Chances For Activation

OP_CAT is currently being tested in Signet, Bitcoin’s testnet which allows for validation signatures. And depending on who you ask, the chances for activation are either extremely low or a certainty.

Bodily said that Udi Wertheimer, a Bitcoin influencer who is in favor of the network adding OP_CAT places the chances at 100% for it to happen this year. Udi has been at the forefront of the so-called Bitcoin Season 2, which aims to add all sorts of features to a network he claims has been left behind.

On the other hand, renowned Bitcoin developer Jeremy Rubin, and author of another BIP–which would implement Covenants– thinks that the chances are 3% every year for the foreseeable future.

Sabouri, who told The Defiant that he isn’t going to be one of the developers activating the opcode, stands somewhere in the middle.

A Contentious BIP Number

Even the number attributed to OP_CAT’s BIP has been controversial. Although the official number is 347, people in the Taproot Wizards community are calling it 420.

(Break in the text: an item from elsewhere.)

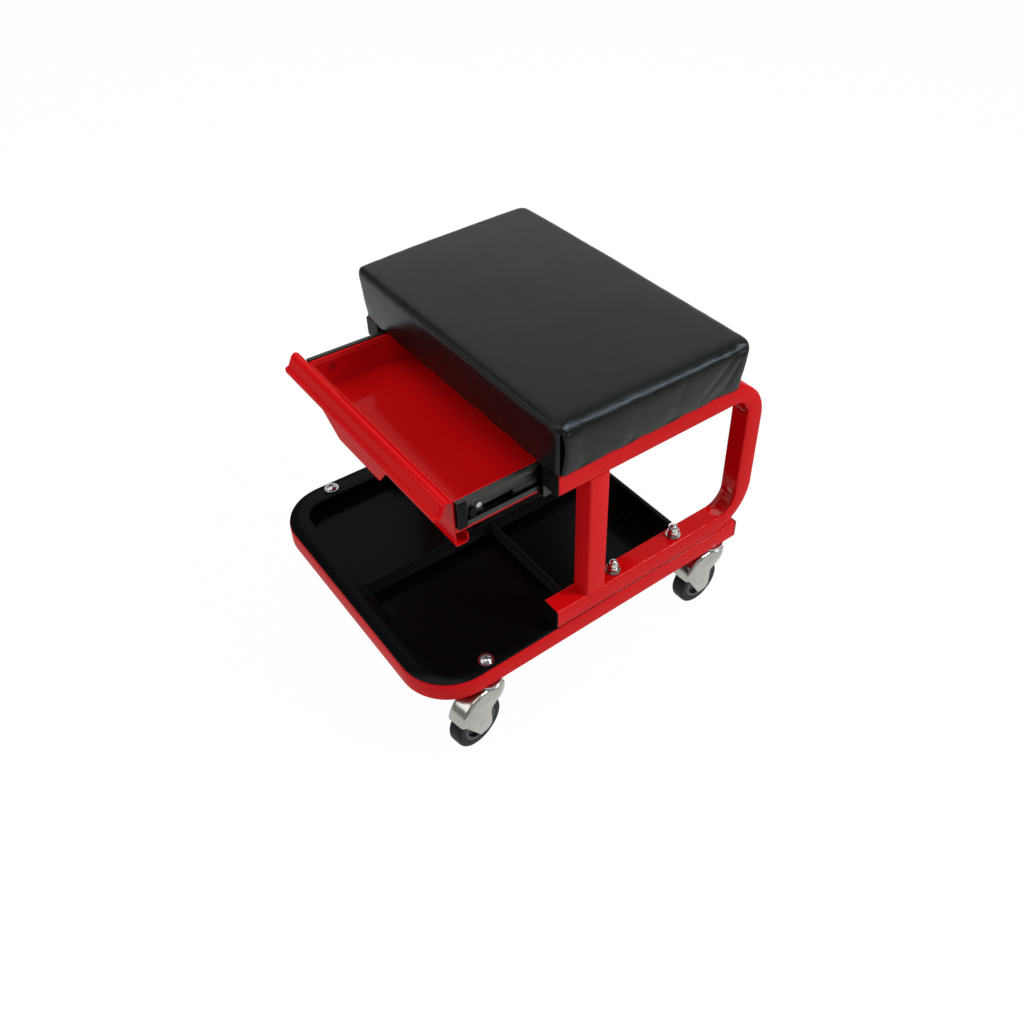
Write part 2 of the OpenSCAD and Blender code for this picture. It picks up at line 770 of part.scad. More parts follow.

“We like to say BIP 420 is a community assigned BIP number,” said Head of Product for Taproot Wizards Tyler Whittle, who is also the creator of the interactive BIP Land map which helps to better understand the road from proposal to activation in the Bitcoin ecosystem.

Whittle said in an interview even the BIP numbering process is another sign of gatekeeping by a select group of individuals.

“For a long time the only person who could assign BIP numbers was Luke Dash Jr. (one of Bitcoin’s core contributors), and he wasn't giving OP_CAT one for no apparent reason,” Whittle said.

Next steps for OP_CAT is continued testing in Bitcoin’s Signet, while developers try to find any existential threat vectors that might arise from activating the opcode into Bitcoin Core.

As the interactive BIP Land map shows, the script might end up in “Testnet Graveyard” or move on to a Bitcoin Core pull request on Github. There is no set time frame for either scenario to play out, but according to Whittle, “Over the next month I think you'll see more news come out about what people are building on signets with OP_CAT enabled.”